Warum Berliner Seen so toll sind: Auf, ihr Seepferdchen!
Neid! Berliner können in so viele Seen hüpfen. Wer hier aufwächst, lernt schon früh, die Nixen zu kitzeln und mit den Fröschen zu tuscheln. Eine Liebeserklärung.
Es gibt Menschen, die sind im Allgäu aufgewachsen und lernten klettern oder jagten Gämsen, bevor sie richtig laufen konnten. Andere sind im Speckgürtel von Städten groß geworden, die den Namen Stadt nicht verdienen, und jobbten mit dreizehn, um sich ein Rennrad zu verdienen oder das Moped zu frisieren und möglichst bald das Weite suchen zu können. Und es gibt die Berliner. Berliner, die mit zwei Schwimmen lernten, die mit vier den Freischwimmer und mit sechs den Rettungsschwimmer machten. Spätestens.
Landeier sind oft neidisch auf Berliner, denn Berliner mögen mit weniger Natur um sich herum aufgewachsen sein, aber eins hatten sie sicher mehr als alle anderen: Sie hatten die Seen. Massenhaft Seen, die manchmal brackig sein mögen oder überfüllt, die aber von Mai bis Oktober genau die richtige Temperatur haben, immer um die Ecke und gut erreichbar sind, sogar mit den Öffentlichen, an die man auch ohne Eintritt herankommt – zumindest wenn man keinen gesteigerten Wert legt auf Annehmlichkeiten wie Imbissbude oder Klo.
Während meiner Kindheit war es durchaus nicht üblich, im Sommer in die Ferien zu fahren. Um mich herum lebten vor allem Bauern und Hippies.

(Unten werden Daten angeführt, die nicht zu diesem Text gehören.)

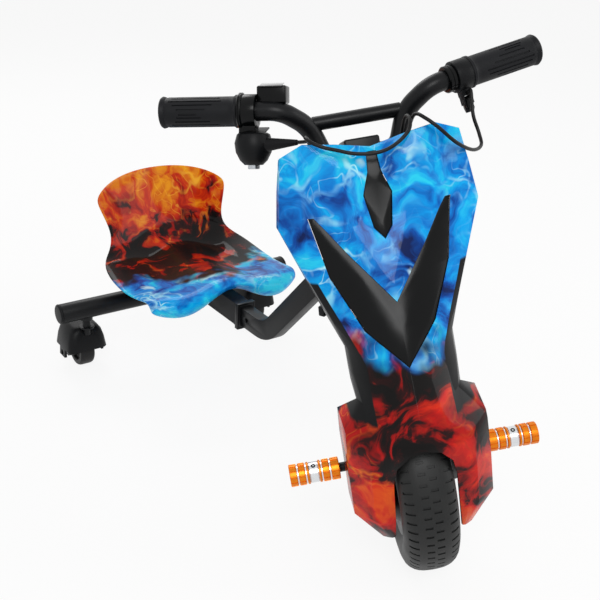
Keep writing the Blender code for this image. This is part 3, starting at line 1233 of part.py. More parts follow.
def put_origin_below():
    """Move the whole assembly so that the origin is at the middle of its underside."""
    bpy.context.view_layer.update()
    graph = bpy.context.evaluated_depsgraph_get()
    low = Vector((math.inf, math.inf, math.inf))
    high = -low
    for obj in PARTS.objects:
        if obj.type == "EMPTY":
            continue
        shape = obj.evaluated_get(graph)
        mesh = shape.to_mesh()
        for vertex in mesh.vertices:
            place = obj.matrix_world @ vertex.co
            low = Vector(map(min, low, place))
            high = Vector(map(max, high, place))
        shape.to_mesh_clear()
    TRICYCLE.location = (-(low.x + high.x) / 2, -(low.y + high.y) / 2, -low.z)
    bpy.context.view_layer.update()


make_front_frame()
make_outer_beam()
make_clamp_bolt()
make_cross_tube()
make_caster(-1, "right")
make_caster(1, "left")
make_seat()
make_fork()
make_axle()
make_pegs()
make_front_wheel()
make_handlebar()
make_controls()
make_fairing()
make_neck_covers()
make_fairing_bracket()
make_battery_bay()
make_cables()
put_origin_below()
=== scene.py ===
"""Looks of the electric tricycle: studio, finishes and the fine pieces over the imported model."""

import logging
import math
from collections.abc import Callable, Iterator, Sequence
from contextlib import contextmanager
from dataclasses import dataclass, replace
from enum import Enum
from functools import partial

import bmesh
import bpy
from mathutils import Matrix, Vector

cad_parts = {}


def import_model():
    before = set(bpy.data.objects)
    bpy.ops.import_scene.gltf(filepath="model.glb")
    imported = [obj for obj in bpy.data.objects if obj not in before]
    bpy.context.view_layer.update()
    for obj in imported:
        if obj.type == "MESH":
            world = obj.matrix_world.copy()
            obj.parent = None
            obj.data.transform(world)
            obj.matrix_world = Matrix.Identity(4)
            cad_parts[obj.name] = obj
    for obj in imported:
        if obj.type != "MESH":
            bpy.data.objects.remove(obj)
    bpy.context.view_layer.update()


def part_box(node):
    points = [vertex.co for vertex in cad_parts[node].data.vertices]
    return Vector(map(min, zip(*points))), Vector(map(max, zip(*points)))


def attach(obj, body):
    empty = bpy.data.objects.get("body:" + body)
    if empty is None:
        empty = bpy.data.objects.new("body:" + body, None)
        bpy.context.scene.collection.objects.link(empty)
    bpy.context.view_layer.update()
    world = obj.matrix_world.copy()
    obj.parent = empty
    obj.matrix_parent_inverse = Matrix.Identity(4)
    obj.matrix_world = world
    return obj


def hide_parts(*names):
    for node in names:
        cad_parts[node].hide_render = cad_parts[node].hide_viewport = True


LOG = logging.getLogger("electric_tricycle")
# Clearance that keeps a turned piece off its neighbour, in metres
GAP = 0.0003
# Values of a cloudy noise between which wear, gloss, veins and blots pass from least to most
WEAR_LOW, WEAR_HIGH = 0.42, 0.78
GLOSS_LOW, GLOSS_HIGH = 0.3, 0.7
VEINS_LOW, VEINS_HIGH = 0.46, 0.62
BLOT_SPAN = 0.08
# Size and reach of the push that bends the print's ground, in ground sizes, and its veins, in vein sizes
FLOW_SIZE, FLOW_REACH = 0.8, 0.45
CURL_SIZE, CURL_REACH = 1.3, 0.5
# Spacing and width of the print's fine and broad veins, as shares of the palette's
FINE_SPACING, FINE_WIDTH = 0.8, 0.4
BROAD_SPACING, BROAD_WIDTH = 1.4, 0.8
Triple = tuple[float, float, float]
Profile = Sequence[tuple[float, float]]
Obj = bpy.types.Object
Node = bpy.types.Node
Socket = bpy.types.NodeSocket
AddNode = Callable[[str, dict[str | int, object]], Node]
PickFace = Callable[[Vector, Vector], bool]


class Side(Enum):
    """Rider's side of a piece, as its sign along X."""

    RIGHT = -1
    LEFT = 1

    @property
    def word(self) -> str:
        """Side as it stands in the node names."""
        return self.name.lower()


@dataclass(frozen=True)
class SteeringFrame:
    """Tilted and turned frame in which the steering was drawn."""

    rake: float = math.radians(21.5)
    trail: float = 0.013
    turn: float = math.radians(-31.0)
    shift: Triple = (0.0, -0.325625, 0.0)

    def tilt(self) -> Matrix:
        """Steering axis in the drawing's frame, wheel straight ahead."""
        return Matrix.Translation((0.0, -self.trail, 0.0)) @ Matrix.Rotation(-self.rake, 4, "X")

    def local(self) -> Matrix:
        """Matrix from (side, -ahead, along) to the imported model's frame."""
        return Matrix.Translation(self.shift) @ self.tilt() @ Matrix.Rotation(self.turn, 4, "Z")

    def straight(self) -> Matrix:
        """Matrix from the straight-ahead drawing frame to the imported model's frame."""
        return self.local() @ self.tilt().inverted()

    def point(self, side: float, ahead: float, along: float) -> Vector:
        """Point given by its distances sideways, ahead of and along the steering axis."""
        return self.local() @ Vector((side, -ahead, along))

    def aligned(self, ahead: float, along: float, side: Side) -> Matrix:
        """Matrix of a turned piece on the middle plane whose Z axis points outwards like the axle."""
        turn = Matrix.Rotation(side.value * math.pi / 2, 4, "Y")
        return self.local() @ Matrix.Translation((0.0, -ahead, along)) @ turn


STEERING = SteeringFrame()


def linear(code: str) -> tuple[float, float, float, float]:
    """Turn an sRGB hex colour to linear light.

    Args:
        code: colour as six hex digits.

    Returns:
        Linear red, green, blue and an alpha of one.
    """
    parts = [int(code[i:i + 2], 16) / 255 for i in (0, 2, 4)]
    light = [p / 12.92 if p <= 0.04045 else ((p + 0.055) / 1.055) ** 2.4 for p in parts]
    return (light[0], light[1], light[2], 1.0)


def add_node(tree: bpy.types.NodeTree, kind: str, inputs: dict[str | int, object]) -> Node:
    """Add one node with its settings and links.

    Args:
        tree: node tree that gets the node.
        kind: Blender's name for the node type, from after "ShaderNode".
        inputs: properties by name and sockets by name or number, each with its value or the node
            or socket that feeds it, and colour stops under "stops".

    Returns:
        The new node.
    """
    node = tree.nodes.new("ShaderNode" + kind)
    for key, value in inputs.items():
        if key == "stops":
            ramp = node.color_ramp
            while len(ramp.elements) < len(value):
                ramp.elements.new(0.5)
            for element, (place, code) in zip(ramp.elements, value):
                element.position = place
                element.color = linear(code)
        elif isinstance(value, Node):
            tree.links.new(value.outputs[0], node.inputs[key])
        elif isinstance(value, Socket):
            tree.links.new(value, node.inputs[key])
        elif isinstance(key, str) and hasattr(node, key):
            setattr(node, key, value)
        else:
            node.inputs[key].default_value = value
    return node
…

Erstere mussten täglich Kühe melken und Schweine füttern, Letztere Häuser sanieren. Also blieben wir ebenfalls daheim, genauso wie alle anderen. Daheim heißt in diesem Fall: in einer Gegend ohne Seen.
Eine Kindheit voller Durst
Die Sommer waren länger als heute, sie waren auch heißer. Wir vergruben unsere Fingernägel im Asphalt, der weich gekocht war wie warmes Wachs. Wir fuhren Rollschuh, schliefen im verlassenen Backhaus, aßen Steckrüben und Mais, liefen mit dem Walkman über die Felder, weiter und weiter, bis wir nicht mehr wussten, wo wir sind. Wenn ich an meine Kindheit denke, fühle ich auch Glück. Vor allem aber fühle ich Durst. Denn wir hatten unbändiges Verlangen nach Wasser. Immer.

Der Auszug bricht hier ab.